Das Gegenüber mit all seinen fachlichen wie persönlichen Besonderheiten steht dabei im Fokus. Das Persönliche, das Individuelle muss unbedingt wertgeschätzt und gepflegt werden, um Vertrauen zu schaffen.

Gleichzeitig muss das Persönliche auch ein Stück zurückstehen. Vertrauen aufzubauen heißt auch, auf persönliche – kurzfristige – Vorteile zu verzichten. Es bedeutet, sich auf andere einzulassen und Schwächen nicht auszunutzen.

Zu einer wichtigen Bewährungsprobe können kritische Situationen werden, denn sie zeigen, wie ernst das Unternehmen den Vertrauensvorschuss nimmt und lebt. Ein solcher Vertrauensbeweis zur rechten Zeit ist wichtiger als alle Zugeständnisse ansonsten. Denn nur dadurch erfahren die Kollegen, dass man sich wirklich aufeinander verlassen kann.
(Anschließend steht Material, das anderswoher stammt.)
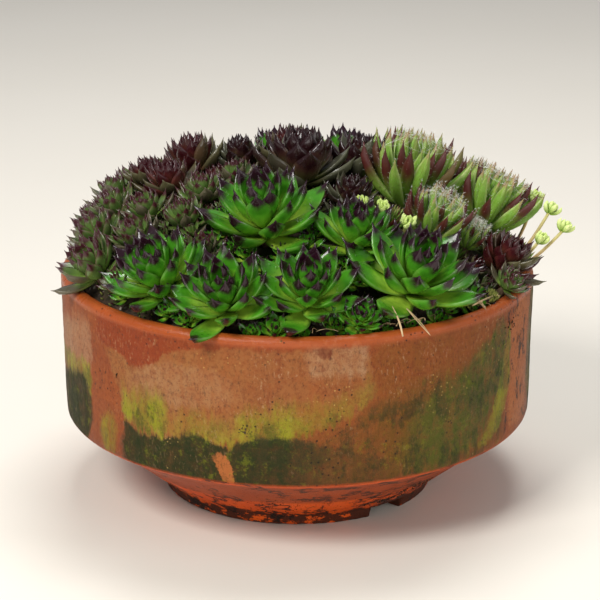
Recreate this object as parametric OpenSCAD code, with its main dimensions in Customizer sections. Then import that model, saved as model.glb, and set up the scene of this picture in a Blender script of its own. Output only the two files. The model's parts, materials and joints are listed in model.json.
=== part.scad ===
// Shallow terracotta pan planted with houseleeks: a thrown clay bowl on a notched foot ring,
// crocks over its drain hole, a layer of grit, and a root ball with its rosettes that lifts out.
// Millimetres. +Z is up, the origin is the middle of the foot ring's underside.

/* [Pot] */
// Outside diameter at the rim
rim_d = 280; // [270:1:300]
// Height from the bench to the top of the rim
pot_h = 134; // [130:1:150]
// Height of the shoulder, where the wall turns in to the foot
shoulder_z = 47.5; // [45:0.5:50]
// How much narrower the wall is at the shoulder than at the rim, on the radius
wall_flare = 1.7; // [0.5:0.1:3]
// Thickness of the clay wall
wall_t = 8.5; // [7:0.5:9]
// Outside diameter of the foot ring
foot_d = 160; // [156:1:162]
// Height of the foot ring, which is also the depth of the recess inside it
foot_h = 7; // [6:0.5:8]
// Thickness of the clay floor
floor_t = 9; // [8:0.5:9]

/* [Drainage] */
// Diameter of the drain hole
drain_d = 24; // [18:1:30]
// Width of each water notch through the foot ring
notch_w = 22; // [16:1:24]
// Direction of the first water notch, in degrees from +X
notch_angle = -50; // [-60:1:-40]
// Depth of the grit layer on the floor
grit_h = 12; // [12:0.5:12.5]

/* [Planting] */
// Gap between the root ball and the clay
root_gap = 0.8; // [0.5:0.1:1.2]
// Height of the compost mound's top
mound_z = 170; // [168:0.5:171]
// Radius of each rosette's neck
neck_r = 3.5; // [3:0.5:4]

/* [Hidden] */
rim_r = rim_d / 2;
foot_r = foot_d / 2;
shoulder_r = rim_r - wall_flare;
rim_outer_round = 4.5;
rim_inner_round = 3.5;
shoulder_round = 4;
foot_ring_w = 10;
foot_flare = 2;
notch_h = foot_h - 0.6;
belly = [rim_r - 22, 35.3];          // where the belly under the shoulder steepens
floor_z = foot_h + floor_t;          // top of the clay floor
floor_r = foot_r - 1.5;
inner_belly = [belly[0] - 5.5, belly[1] + 7.1];
inner_corner = [shoulder_r - 8.3, shoulder_z + 5];
inner_round = 8;
rim_inner_r = rim_r - wall_t + 0.5;
grit_top = floor_z + grit_h;
bed_gap = 0.05;                      // loose pieces stand this far off the clay below them
mound_centre = [-10, 22];            // the mound is highest behind the middle
mound_r = 262;
edge_z = pot_h - 8;                  // compost level against the clay
rooting_depth = 6;
pocket_gap = 0.4;
stem_r = 0.8;                        // of a runner
rim_clear_z = pot_h + 0.6;
rim_clear_r = rim_inner_r - 1;
$fn = 96;

// The planting plan. Each row: node name, kind, root crown [x, y, z], leaf radius, tilt.
plants = [
  ["green_rosette_1", "green", [-74, -80, 142], 27, 27],
  ["green_rosette_2", "green", [-38, -108, 139], 26, 28],
  ["green_rosette_3", "green", [5, -106, 142], 25, 26],
  ["green_rosette_4", "green", [62, -88, 142], 31, 26],
  ["green_rosette_5", "green", [-18, -47, 164], 31, 16],
  ["green_rosette_6", "green", [32, -57, 159], 23, 15],
  ["green_rosette_7", "green", [33, -118, 135], 12, 32],
  ["green_rosette_8", "green", [29, 105, 158], 23, 24],
  ["green_rosette_9", "green", [-14, 112, 158], 21, 24],
  ["purple_offset_1", "offset", [-113, -50, 141], 19, 34],
  ["purple_offset_2", "offset", [-113, -15, 149], 17, 32],
  ["purple_offset_3", "offset", [-90, -36, 155], 15, 26],
  ["purple_offset_4", "offset", [-106, 15, 157], 15, 28],
  ["purple_offset_5", "offset", [-86, -8, 163], 14, 22],
  ["purple_offset_6", "offset", [-64, -25, 163], 14, 17],
  ["purple_offset_7", "offset", [-52, -64, 156], 12, 18],
  ["purple_offset_8", "offset", [-54, 1, 170], 15, 12],
  ["purple_offset_9", "offset", [-28, -5, 172], 13, 6],
  ["purple_offset_10", "offset", [-107, 47, 156], 15, 30],
  ["purple_offset_11", "offset", [-120, 29, 148], 12, 38],
  ["purple_offset_12", "offset", [-35, 23, 175], 13, 8],
  ["purple_offset_13", "offset", [-98, 78, 151], 17, 30],
  ["purple_offset_14", "offset", [-76, 104, 151], 16, 30],
  ["purple_offset_15", "offset", [-45, 114, 154], 13, 28],
  ["purple_offset_16", "offset", [-101, -68, 141], 9, 32],
  ["red_rosette_1", "red", [-73, 23, 168], 18, 16],
  ["red_rosette_2", "red", [-62, 62, 170], 20, 18],
  ["red_rosette_3", "red", [-88, 50, 166], 15, 22],
  ["red_rosette_4", "red", [-4, 64, 176], 19, 12],
  ["red_rosette_5", "red", [-60, 88, 161], 14, 24],
  ["red_rosette_6", "red", [5, 88, 167], 13, 18],
  ["grey_rosette_1", "dark", [-34, 65, 173], 17, 12],
  ["grey_rosette_2", "dark", [-37, 90, 165], 15, 20],
  ["dark_rosette_1", "dark", [2, 19, 175], 28, 6],
  ["dark_rosette_2", "dark", [37, 47, 171], 23, 12],
  ["dark_rosette_3", "dark", [30, -3, 170], 15, 10],
  ["cobweb_rosette_1", "cobweb", [64, 18, 163], 32, 14],
  ["cobweb_rosette_2", "cobweb", [109, 13, 149], 28, 24],
  ["cobweb_rosette_3", "cobweb", [76, -26, 156], 22, 18],
  ["cobweb_rosette_4", "cobweb", [66, 83, 155], 26, 24],
  ["cobweb_rosette_5", "cobweb", [102, 57, 148], 24, 28],
  ["cobweb_rosette_6", "cobweb", [98, -20, 149], 13, 24],
  ["rim_rosette_1", "red", [116, -32, 138], 19, 33],
  ["rim_rosette_2", "offset", [118, -56, 136], 11, 36],
  ["rim_rosette_3", "offset", [95, 89, 142], 14, 34],
  ["rim_rosette_4", "offset", [62, 114, 146], 13, 30]
];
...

In Krisenzeiten wirkt es vertrauensvertiefend, offen und ehrlich zu kommunizieren. Natürlich müssen Führungskräfte ihre Mitarbeiter nicht über alle ihre Gedankenschritte eines Prozesses informieren. Gleichwohl sollten sie ihre Mitarbeiter in Prozesse mit einbeziehen. Nichts schafft so sehr Vertrauen, wie ein transparenter und ehrlicher Austausch über die verschiedenen Ebenen. Aufrichtigkeit über Ziele, Grenzen und Ängste, Offenheit gegenüber den Meinungen und Bedürfnissen der Mitarbeiter sowie Respekt vor anders Denkenden. Dazu gehört auch, eigene Fehler offen anzusprechen sowie die Erkenntnisse, die daraus gezogen werden konnten. Eine Kultur, die ein angstfreies Agieren inklusive Fehlern zulässt, beginnt bei den Vorgesetzten.

Vertrauen wird darüber hinaus besonders gefördert, wenn Versprechen eingehalten werden. Vor allem Ungerechtigkeiten schüren laut ZEIT ONLINE  Misstrauen und Unzufriedenheit. Andersherum werden Berechenbarkeit und Geradlinigkeit von Entscheidungen ebenso goutiert wie gerechte und nachvollziehbare Beurteilungen.

Vertrauen wächst durch Wertschätzung, positive Erfahrungen und durch zunehmende Vertrautheit.

Kann doch nicht so schwer sein, oder?